> [What is expected]: Tally the lines below that contain "bodies". The number is the whole answer.

> [Source data]:
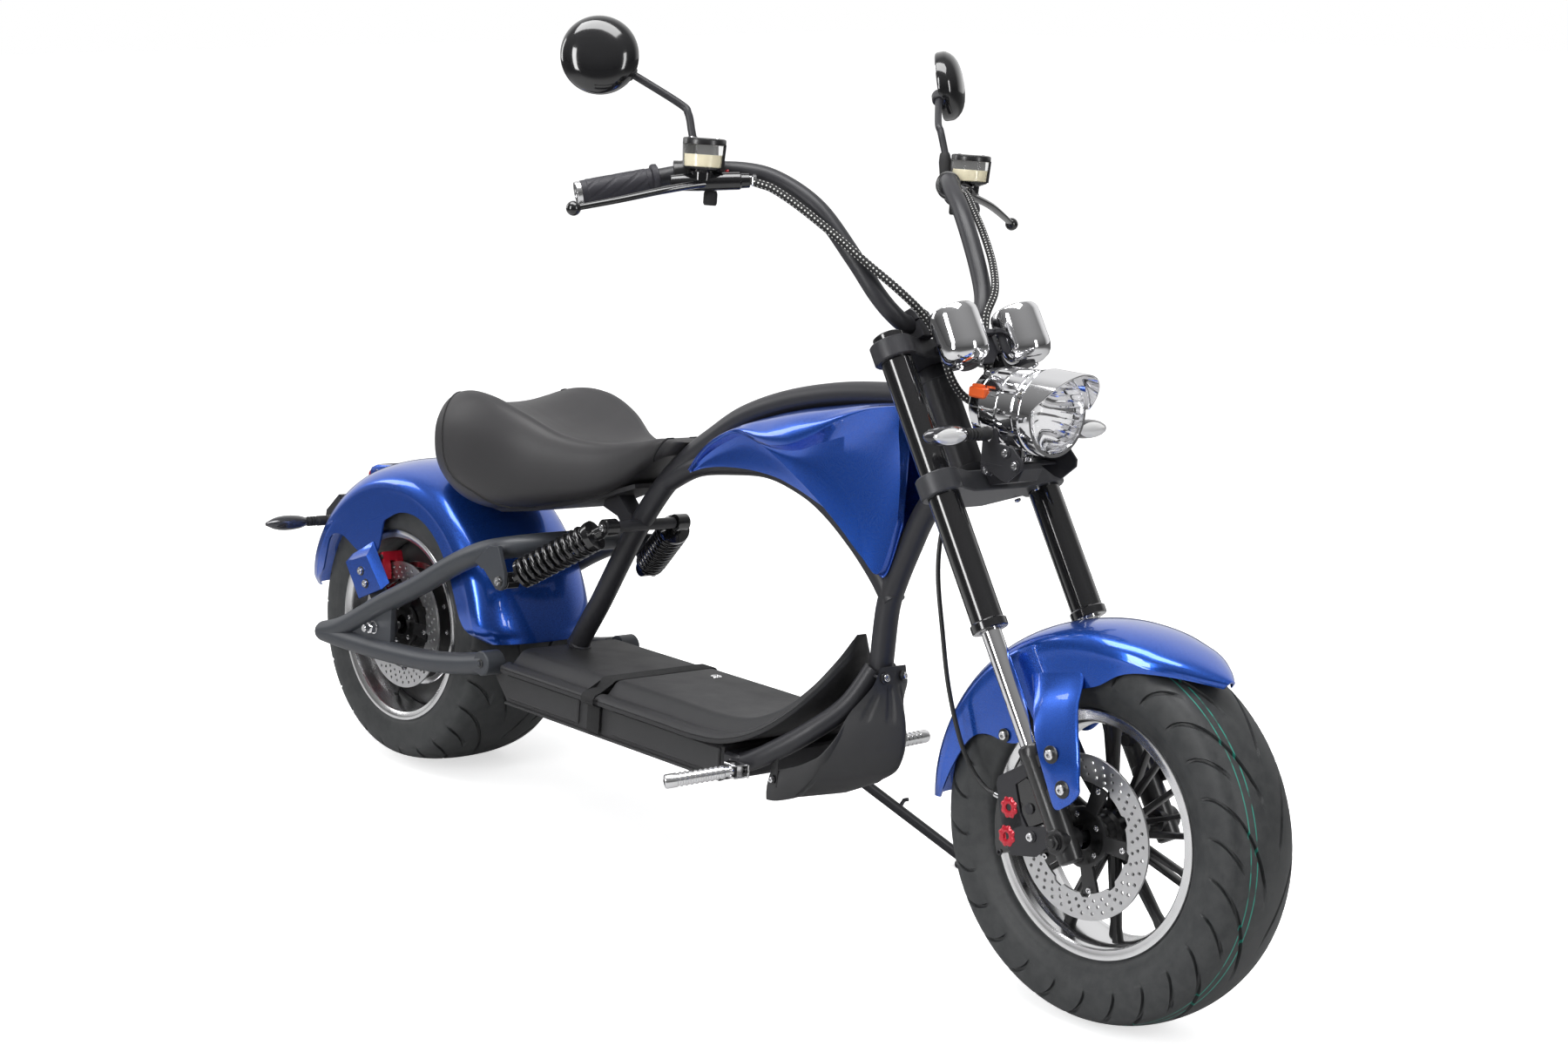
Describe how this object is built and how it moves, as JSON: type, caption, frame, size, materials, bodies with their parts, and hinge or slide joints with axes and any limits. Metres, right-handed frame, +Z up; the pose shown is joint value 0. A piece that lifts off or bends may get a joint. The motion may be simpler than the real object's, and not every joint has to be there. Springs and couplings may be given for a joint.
{
  "type": "electric chopper scooter",
  "caption": "Low electric chopper scooter leaning on its side stand: raked fork, high bars, spine frame, saddle, wide tyres and a hub motor.",
  "frame": {"origin": "on the ground, under the middle of the bounding box", "axes": "+X the way it rides, +Y to the rider's left, +Z up; the scooter leans 5.5 degrees to its left on the side stand"},
  "size_m": [2.0576, 0.886, 1.2845],
  "materials": {
    "satin_black": "satin black powder coat",
    "gloss_black": "gloss black",
    "dark_grey": "satin dark grey powder coat",
    "plastic_grey": "matt moulded plastic",
    "blue": "metallic blue paint under clear coat",
    "chrome": "polished chrome",
    "silver": "polished aluminium",
    "steel": "brushed",
    "rubber": "matt moulded rubber",
    "tyre": "road tread",
    "leather": "black synthetic leather",
    "lens": "clear",
    "red": "red"
  },
  "bodies": {
    "chassis": {"battery_box": "plastic_grey", "belly_pan": "plastic_grey", "deck_mat": "rubber", "deck_strap": "satin_black", "foot_peg_left": "steel", "foot_peg_right": "steel", "frame": "satin_black", "rear_axle": "steel", "rear_bracket_left": "blue", "rear_bracket_right": "blue", "rear_caliper": "red", "rear_fender": "blue", "rear_signal_left": "gloss_black", "rear_signal_right": "gloss_black", "seat": "leather", "shock_left": "gloss_black", "shock_right": "gloss_black", "swing_arm": "dark_grey", "tail_bracket": "satin_black", "tail_light": "red", "tail_pod": "blue", "tank_panel_left": "blue", "tank_panel_right": "blue"},
    "steering": {"brake_control_left": "satin_black", "brake_control_right": "satin_black", "brake_hose": "rubber", "fork_foot_left": "satin_black", "fork_foot_right": "satin_black", "fork_inner_left": "chrome", "fork_inner_right": "chrome", "fork_outer_left": "gloss_black", "fork_outer_right": "gloss_black", "front_axle": "steel", "front_caliper": "gloss_black", "front_fender": "blue", "front_signal_left": "gloss_black", "front_signal_right": "gloss_black", "grip_left": "rubber", "grip_right": "rubber", "handlebar": "satin_black", "headlight": "chrome", "headlight_lens": "lens", "instrument_pods": "chrome", "lamp_bracket": "satin_black", "loom_left": "rubber", "loom_right": "rubber", "lower_clamp": "dark_grey", "mirror_left": "gloss_black", "mirror_right": "gloss_black", "upper_clamp": "satin_black"},
    "front_wheel": {"front_tyre": "tyre", "front_rim": "silver", "front_spokes": "gloss_black", "front_disc": "steel"},
    "rear_wheel": {"rear_tyre": "tyre", "rear_rim": "silver", "hub_motor": "satin_black", "rear_disc": "steel"},
    "side_stand": {"side_stand": "satin_black"}
  },
  "joints": [
    {"name": "steering", "type": "hinge", "parent": "chassis", "child": "steering", "pos_m": [0.75029, -0.07293, 0.23596], "axis": [-0.535, 0.0809, 0.841], "range_deg": [-38, 38]},
    {"name": "front_wheel", "type": "hinge", "parent": "steering", "child": "front_wheel", "pos_m": [0.77564, -0.07139, 0.25194], "axis": [-0.0001, 0.9954, -0.0958], "continuous": true},
    {"name": "rear_wheel", "type": "hinge", "parent": "chassis", "child": "rear_wheel", "pos_m": [-0.72037, -0.0728, 0.23873], "axis": [-0.0001, 0.9954, -0.0958], "continuous": true},
    {"name": "side_stand", "type": "hinge", "parent": "chassis", "child": "side_stand", "pos_m": [0.16754, 0.02598, 0.15363], "axis": [-0.1835, 0.9481, 0.2597], "range_deg": [0, 100]}
  ]
}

> [Answer to the task]: 2